You’re the top! You’re the Tower of Babel.
You’re the top! You’re the Whitney Stable.
By the River Rhine, You’re a sturdy stein of beer,
You’re a dress from Saks’s, You’re next year’s taxes, ‘
You’re stratosphere.
You’re my thirst, You’re a Drumstick Lipstick,
You’re the first in the Irish svipstick,
I’m a frightened frog that can find no log to hop,
But if, Baby, I’m the bottom,
You’re the top!

Clearly, topicality wasn’t an issue here. Porter’s song was intended to entertain sophisticated New York audiences who would have understood the references, and it would probably have amazed him to realise how long the song has survived.

Jonathan Coe’s state-of-the-nation novel ‘What A Carve-Up! dissected Britain at a very specific time and feels extremely topical, and yet it’s actually looking back at the late 1980s, and this overview future-proofed the novel for the next generation of readers.  In the same way, Tom Wolfe reinvented his career with ‘The Bonfire of the Vanities’, a cruelly funny dissection of the eighties that will simply become a witty period novel rather than becoming dated.

Perhaps we’re too closely involved in the current alternative facts, post-truth, dumbed-down era to write topically (and accurately) about the times right now. Besides, it’s not always desirable or possible to reference present-day facts in say, a crime novel or a comedy. If somebody cares enough about a story they’ll look up a reference – and it’s surprising how much we absorb from the news. I can still remember the names of politicians, serial killers, victims, musicians, minor character actors and novelists from past decades. Sometimes I’ll drop them into a narrative just to see if anyone’s awake out there. And the nicest thing is, I often get a note back from someone thanking me for stirring a memory.

9 comments on “Should Writers Be Topical?”

  1. Brian Evans says:

    Tommy Handley was a brilliant and hugely popular radio and variety comedian of his day. He died, I think, in 1949. His radio programme ITMA (It’s that Man Again) was listened to by millions, and the show’s catch phrases were on everybody’s lips. However, the show was completely up to the minute with topical gags, which means that to hear them now renders them incomprehensible to today’s audiences-unless the listener has a knowledge of British social history. That is why, in my opinion, he comes across now as not just dated, but as a relic of another age, whereas his contemporaries-Max Miller for eg can still say something that’s laugh out loud.
    So it’s “Can I do you now sir?-and TTFN”

  2. SteveB says:

    ITMA was the Fast Show of its time

  3. SteveB says:

    As you said ‘it starts with you and ends with you’
    Don’t spend too much time worrying about a posterity you’ll never see and is often down to bling chance, as Invisible Ink shows. Quality today is good enough.
    That said, Bryant and May are your best chance of being remembered in my opinion. Because combine timeless characters strongly rooted in their time and place.
    Only 10 days to go I think?

  4. SteveB says:

    Blind chance

  5. admin says:

    Actually a launch party this Wednesday.

  6. Ken Mann says:

    and maybe we’ll see Abie’s Irish Rose close someday. Dated references in songs are a reason to listen to them.

  7. Trace Turner says:

    Writers should definitely be topical. You are doing your readers a disservice if you aren’t. It’s like referencing Shakespeare – those who understand will hopefully appreciate the reference and those who don’t get it might be inspired to search it out. I’ve interrupted a lot of books to look up a reference and enjoyed the book more because I did.

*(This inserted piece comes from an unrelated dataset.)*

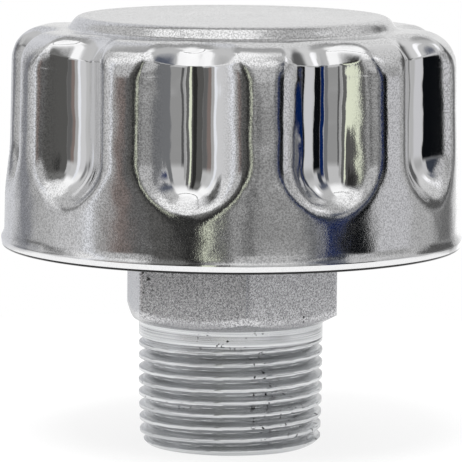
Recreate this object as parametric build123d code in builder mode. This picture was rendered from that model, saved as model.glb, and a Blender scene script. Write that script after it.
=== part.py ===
from build123d import *
from math import cos, radians, sin, tan
import os

os.makedirs("parts", exist_ok=True)

# Hydraulic filler breather: a fluted steel cap over a pleated air filter, on a pan and a
# hexagon stem with a 3/4-14 taper pipe thread. Millimetres, +Z up, and the origin is the
# centre of the stem's lower end face, on which the part stands.

# Threaded stem, turned from 1 1/8 inch hexagon bar
hexagon_across_flats = 28.575
hexagon_corner_radius = hexagon_across_flats / 2 / cos(radians(30))
thread_radius = 13.34
thread_taper = 1 / 32
thread_straight_from = 8.0
end_chamfer = 0.95
neck_top = 18.0
hexagon_chamfer_height = 1.55
hexagon_top = 30.0
bore_radius = 9.6
spigot_radius = 12.4
strap_seat_radius = 10.6
strap_seat = 28.0
rolled_lip_radius = 13.9
rolled_lip_height = 0.9

# Base pan, pressed from sheet and held under the stem's rolled lip
pan_sheet = 1.0
pan_floor_radius = 23.0
pan_rim_radius = 27.0
pan_rim_top = 35.0
pan_rim_turn = 1.6
pan_floor = hexagon_top + pan_sheet

# Cap, drawn from sheet and pressed with ten flutes
cap_skin = 0.8
cap_bottom = 29.0
cap_height = 33.1
plateau_radius = 21.8
step_slope = 45
shoulder_height = 31.3
shoulder_round = 5.4
wall_top_radius = 32.25
wall_foot_radius = 32.85
wall_foot_height = 1.9
lip_radius = 33.35
lip_height = 1.1
flute_count = 10
flute_radius = 6.6
flute_axis_radius = 34.9
flute_low = 15.0
flute_high = 31.0
round_steps = 3

# Stud that holds the cap down to the strap across the stem's bore
stud_radius = 3.175
stud_end = 20.0
stud_end_chamfer = 0.8
stud_flange_radius = 5.0
stud_flange = 1.0
stud_plate_radius = 17.0
stud_plate_thickness = 1.4
strap_width = 9.0
strap_thickness = 3.0
strap_hole_radius = 3.4
nut_across_flats = 11.11
nut_height = 5.5
lock_washer_radius = 5.9
lock_washer_thickness = 1.6
lock_washer_gap = 1.2

# Filter element between its two gaskets
gasket_thickness = 2.0
lower_gasket_inner, lower_gasket_outer = 15.0, 21.0
upper_gasket_inner, upper_gasket_outer = 6.0, 13.0
disc_sheet = 0.5
disc_radius = 23.0
disc_rim = 4.0
core_radius = 10.0
tube_sheet = 0.5
pleat_count = 40
pleat_outer, pleat_inner = 21.8, 12.3
pleat_crest, pleat_root = 3.9, 2.3
paper = 0.5
slot_rows = 2
slot_share = 0.7
screen_slots, screen_slot_width = 16, 5.0
core_slots, core_slot_width = 8, 4.0

step_foot_radius = plateau_radius + (cap_height - shoulder_height) / tan(radians(step_slope))
stud_plate_bottom = cap_bottom + cap_height - cap_skin - stud_plate_thickness
element_bottom = pan_floor + gasket_thickness
element_top = stud_plate_bottom - gasket_thickness
flute_pitch = 360 / flute_count
pleat_pitch = 360 / pleat_count


def quarter_round(centre_x, centre_z, radius, first_angle):
    """Points of a quarter turn clockwise from first_angle, as the presses' flat steps."""
    angles = [first_angle - 90 * step / round_steps for step in range(round_steps + 1)]
    return [(centre_x + radius * cos(radians(a)), centre_z + radius * sin(radians(a))) for a in angles]


def cap_form(skin, bottom):
    """The cap's pressed form, drawn in by skin all over, down to bottom."""
    slope_inset = skin * tan(radians(step_slope / 2))
    corner_x = wall_top_radius - shoulder_round
    corner_z = shoulder_height - shoulder_round
    with BuildPart() as scoop:
        with BuildSketch(Plane.XZ):
            with BuildLine():
                radius = flute_radius + skin
                high_end = quarter_round(0, flute_high, radius, 90)
                low_end = quarter_round(0, flute_low, radius, 0)
                Polyline(*high_end, *low_end, close=True)
            make_face()
        revolve(axis=Axis.Z)
    with BuildPart() as form:
        with BuildSketch(Plane.XZ.rotated((0, 0, flute_pitch / 2))):
            with BuildLine():
                Polyline(
                    (0, bottom),
                    (0, cap_height - skin),
                    (plateau_radius - slope_inset, cap_height - skin),
                    (step_foot_radius - slope_inset, shoulder_height - skin),
                    *quarter_round(corner_x, corner_z, shoulder_round - skin, 90),
                    (wall_foot_radius - skin, wall_foot_height),
                    (lip_radius - skin, lip_height),
                    (lip_radius - skin, bottom),
                    close=True,
                )
            make_face()
        revolve(axis=Axis.Z)
        with PolarLocations(flute_axis_radius, flute_count):
            add(scoop.part, mode=Mode.SUBTRACT)
    return form.part


def ring(inner_radius, outer_radius, bottom, thickness):
    """A flat washer round the centre line."""
    with BuildPart() as washer:
        with BuildSketch(Plane.XY.offset(bottom)):
            Circle(outer_radius)
            Circle(inner_radius, mode=Mode.SUBTRACT)
        extrude(amount=thickness)
    return washer.part


def slotted_tube(inner_radius, slots_around, slot_width):
    """A tube of the element, with rows of upright slots."""
    tube_height = element_top - element_bottom - 2 * disc_sheet
    row_pitch = tube_height / slot_rows
    middle = (element_bottom + element_top) / 2
    with BuildPart() as tube:
        with BuildSketch(Plane.XY.offset(element_bottom + disc_sheet)):
            Circle(inner_radius + tube_sheet)
            Circle(inner_radius, mode=Mode.SUBTRACT)
        extrude(amount=tube_height)
        for row in range(slot_rows):
            slot_middle = middle + (row - (slot_rows - 1) / 2) * row_pitch
            with Locations((0, 0, slot_middle)):
                with PolarLocations(inner_radius, slots_around):
                    Box(4 * tube_sheet, slot_width, slot_share * row_pitch, mode=Mode.SUBTRACT)
    return tube.part


def end_disc(hole_radius, collar_radius):
    """A pressed end disc, flat on Z = 0, with its rims turned up."""
    with BuildPart() as disc:
        with BuildSketch():
            Circle(disc_radius)
            Circle(hole_radius, mode=Mode.SUBTRACT)
        extrude(amount=disc_sheet)
        with BuildSketch(Plane.XY.offset(disc_sheet)):
            Circle(disc_radius)
            Circle(disc_radius - disc_sheet, mode=Mode.SUBTRACT)
            Circle(collar_radius + disc_sheet)
            Circle(collar_radius, mode=Mode.SUBTRACT)
        extrude(amount=disc_rim - disc_sheet)
    return disc.part


# Cap: one drawn shell
outside = cap_form(0, 0)
inside = cap_form(cap_skin, -1)
with BuildPart() as cap_shell:
    with Locations((0, 0, cap_bottom)):
        add(outside)
        add(inside, mode=Mode.SUBTRACT)
cap_shell.part.label = "cap_shell"

# Stem: hexagon, neck, thread blank, bore, strap seat and the spigot rolled over the pan
with BuildPart() as threaded_stem:
    with BuildSketch(Plane.XY.offset(neck_top)):
        RegularPolygon(hexagon_corner_radius, 6, rotation=90)
    extrude(amount=hexagon_top - neck_top)
    with BuildSketch(Plane.XZ):
        with BuildLine():
            Polyline(
                (0, neck_top),
                (thread_radius, neck_top),
                (hexagon_corner_radius, neck_top + hexagon_chamfer_height),
                (hexagon_corner_radius + 1, hexagon_top),
                (0, hexagon_top),
                close=True,
            )
        make_face()
    revolve(axis=Axis.Z, mode=Mode.INTERSECT)
    with BuildSketch(Plane.XZ):
        with BuildLine():
            end_radius = thread_radius - thread_straight_from * thread_taper
            Polyline(
                (0, 0),
                (end_radius - end_chamfer, 0),
                (end_radius, end_chamfer),
                (thread_radius, thread_straight_from),
                (thread_radius, neck_top),
                (0, neck_top),
                close=True,
            )
        make_face()
        with BuildLine():
            lip_top = pan_floor + rolled_lip_height
            Polyline(
                (0, hexagon_top),
                (spigot_radius, hexagon_top),
                (spigot_radius, pan_floor),
                (rolled_lip_radius, pan_floor),
                (rolled_lip_radius - rolled_lip_height / 2, lip_top),
                (0, lip_top),
                close=True,
            )
        make_face()
    revolve(axis=Axis.Z)
    with BuildSketch():
        Circle(bore_radius)
    extrude(amount=lip_top, mode=Mode.SUBTRACT)
    with BuildSketch(Plane.XY.offset(strap_seat)):
        Circle(strap_seat_radius)
    extrude(amount=strap_thickness, mode=Mode.SUBTRACT)
threaded_stem.part.label = "threaded_stem"

# Pan: a dish whose rim stands up inside the cap and leaves the air gap round it
with BuildPart() as base_pan:
    with BuildSketch(Plane.XZ):
        with BuildLine():
            rim_inner_radius = pan_rim_radius - pan_rim_turn
            Polyline(
                (spigot_radius, hexagon_top),
                (pan_floor_radius, hexagon_top),
                (rim_inner_radius + pan_sheet, pan_rim_top - pan_rim_turn),
                (pan_rim_radius, pan_rim_top - pan_rim_turn),
                (pan_rim_radius, pan_rim_top),
                (rim_inner_radius, pan_rim_top),
                (pan_floor_radius - pan_sheet / 2, pan_floor),
                (spigot_radius, pan_floor),
                close=True,
            )
        make_face()
    revolve(axis=Axis.Z)
base_pan.part.label = "base_pan"

# Stud and its plate, welded under the cap's plateau
with BuildPart() as stud_plate:
    add(ring(stud_radius, stud_plate_radius, stud_plate_bottom, stud_plate_thickness))
stud_plate.part.label = "stud_plate"

with BuildPart() as cap_stud:
    with BuildSketch(Plane.XY.offset(stud_end)):
        Circle(stud_radius)
    extrude(amount=stud_plate_bottom + stud_plate_thickness - stud_end)
    with BuildSketch(Plane.XY.offset(stud_plate_bottom - stud_flange)):
        Circle(stud_flange_radius)
    extrude(amount=stud_flange)
    chamfer(cap_stud.edges().sort_by(Axis.Z)[0], length=stud_end_chamfer)
cap_stud.part.label = "cap_stud"

# Strap across the bore, lock washer and nut
with BuildPart() as bridge_strap:
    with BuildSketch(Plane.XY.offset(strap_seat)):
        Circle(strap_seat_radius)
        Rectangle(2 * strap_seat_radius, strap_width, mode=Mode.INTERSECT)
        Circle(strap_hole_radius, mode=Mode.SUBTRACT)
    extrude(amount=strap_thickness)
bridge_strap.part.label = "bridge_strap"

lock_washer_bottom = strap_seat - lock_washer_thickness
with BuildPart() as lock_washer:
    add(ring(strap_hole_radius, lock_washer_radius, lock_washer_bottom, lock_washer_thickness))
    with Locations((lock_washer_radius / 2, 0, lock_washer_bottom + lock_washer_thickness / 2)):
        Box(lock_washer_radius, lock_washer_gap, lock_washer_thickness, mode=Mode.SUBTRACT)
lock_washer.part.label = "lock_washer"

with BuildPart() as stud_nut:
    with BuildSketch(Plane.XY.offset(lock_washer_bottom - nut_height)):
        RegularPolygon(nut_across_flats / 2, 6, major_radius=False)
        Circle(stud_radius, mode=Mode.SUBTRACT)
    extrude(amount=nut_height)
stud_nut.part.label = "stud_nut"

# Gaskets above and below the element
with BuildPart() as lower_gasket:
    add(ring(lower_gasket_inner, lower_gasket_outer, pan_floor, gasket_thickness))
lower_gasket.part.label = "lower_gasket"

with BuildPart() as upper_gasket:
    add(ring(upper_gasket_inner, upper_gasket_outer, element_top, gasket_thickness))
upper_gasket.part.label = "upper_gasket"

# Element: end discs, inner and outer slotted tubes, and the folded paper between them
tube_inner_radius = core_radius + disc_sheet
screen_inner_radius = disc_radius - disc_sheet - tube_sheet
with BuildPart() as element_bottom_disc:
    with Locations((0, 0, element_bottom)):
        add(end_disc(core_radius, core_radius))
element_bottom_disc.part.label = "element_bottom_disc"

with BuildPart() as element_top_disc:
    with Locations(Location((0, 0, element_top), (180, 0, 0))):
        add(end_disc(strap_hole_radius, core_radius))
element_top_disc.part.label = "element_top_disc"

with BuildPart() as inner_tube:
    add(slotted_tube(tube_inner_radius, core_slots, core_slot_width))
inner_tube.part.label = "inner_tube"

with BuildPart() as outer_screen:
    add(slotted_tube(screen_inner_radius, screen_slots, screen_slot_width))
outer_screen.part.label = "outer_screen"

with BuildPart() as pleated_media:
    with BuildSketch(Plane.XY.offset(element_bottom + disc_sheet)):
        with BuildLine():
            folds = [(pleat_outer, pleat_crest / 2), (pleat_inner, pleat_pitch / 2 - pleat_root / 2)]
            folds += [(pleat_inner, pleat_pitch / 2 + pleat_root / 2), (pleat_outer, pleat_pitch - pleat_crest / 2)]
            turns = [(r, a + pleat_pitch * pleat) for pleat in range(pleat_count) for r, a in folds]
            Polyline(*[(r * cos(radians(a)), r * sin(radians(a))) for r, a in turns], close=True)
        make_face()
        offset(amount=-paper, kind=Kind.INTERSECTION, mode=Mode.SUBTRACT)
    extrude(amount=element_top - element_bottom - 2 * disc_sheet)
pleated_media.part.label = "pleated_media"

pieces = (
    cap_shell,
    stud_plate,
    cap_stud,
    upper_gasket,
    element_top_disc,
    outer_screen,
    pleated_media,
    inner_tube,
    element_bottom_disc,
    lower_gasket,
    base_pan,
    threaded_stem,
    bridge_strap,
    lock_washer,
    stud_nut,
)
for piece in pieces:
    export_step(piece.part, f"parts/{piece.part.label}.step")
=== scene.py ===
import math
import bpy
import numpy as np
from mathutils import Euler, Matrix, Vector


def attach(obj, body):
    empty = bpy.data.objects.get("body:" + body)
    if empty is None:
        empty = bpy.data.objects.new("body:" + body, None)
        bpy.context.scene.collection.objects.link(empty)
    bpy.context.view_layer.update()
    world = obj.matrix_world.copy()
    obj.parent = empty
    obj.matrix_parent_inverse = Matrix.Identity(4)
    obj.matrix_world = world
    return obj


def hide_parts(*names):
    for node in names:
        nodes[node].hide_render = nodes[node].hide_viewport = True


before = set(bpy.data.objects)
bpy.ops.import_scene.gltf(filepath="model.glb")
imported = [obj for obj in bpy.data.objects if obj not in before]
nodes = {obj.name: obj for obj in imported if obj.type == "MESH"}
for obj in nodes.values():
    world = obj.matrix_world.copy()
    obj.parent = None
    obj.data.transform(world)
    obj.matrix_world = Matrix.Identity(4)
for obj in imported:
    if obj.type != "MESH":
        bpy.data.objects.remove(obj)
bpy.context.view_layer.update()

mm = 0.001
print("frame loaded")


cameraSettings = {
    "azimuth": -97.55,       # degrees from +X, the side the breather is seen from
    "distance": 570.4,       # mm from the centre line
    "height": 103.7,         # mm above the stem's end face
    "sideways": -0.07,       # mm
    "tiltDown": 7.28,
    "roll": 0.4,
    "lens": 309.5,
}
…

  8. agatha hamilton says:

    I like bling chance. Sounds optimistic.

  9. Helen Martin says:

    I liked bling chance, too.
    I just reread The Burning Man and it brought those Occupy events back very clearly. Were they really as bad as that in London? Even when readers aren’t old enough to remember the events that book will be a vivid experience that shows what people are capable of. (another example of “up with which I will not put.”)
    The police stations in London (other than the PCU) are only familiar to me from B&M so when I read other books set in London the naming of a police station (eg. Cannon St.) is almost a shock. Ooh, this writer knows where the stations are, too. Cool. You didn’t know you owned the police stations, did you? BTW< I took a wide angle of Morningside Station and look at it every once in a while to remind myself.
    We do have moments here when we sound like overheated fanboys and girls.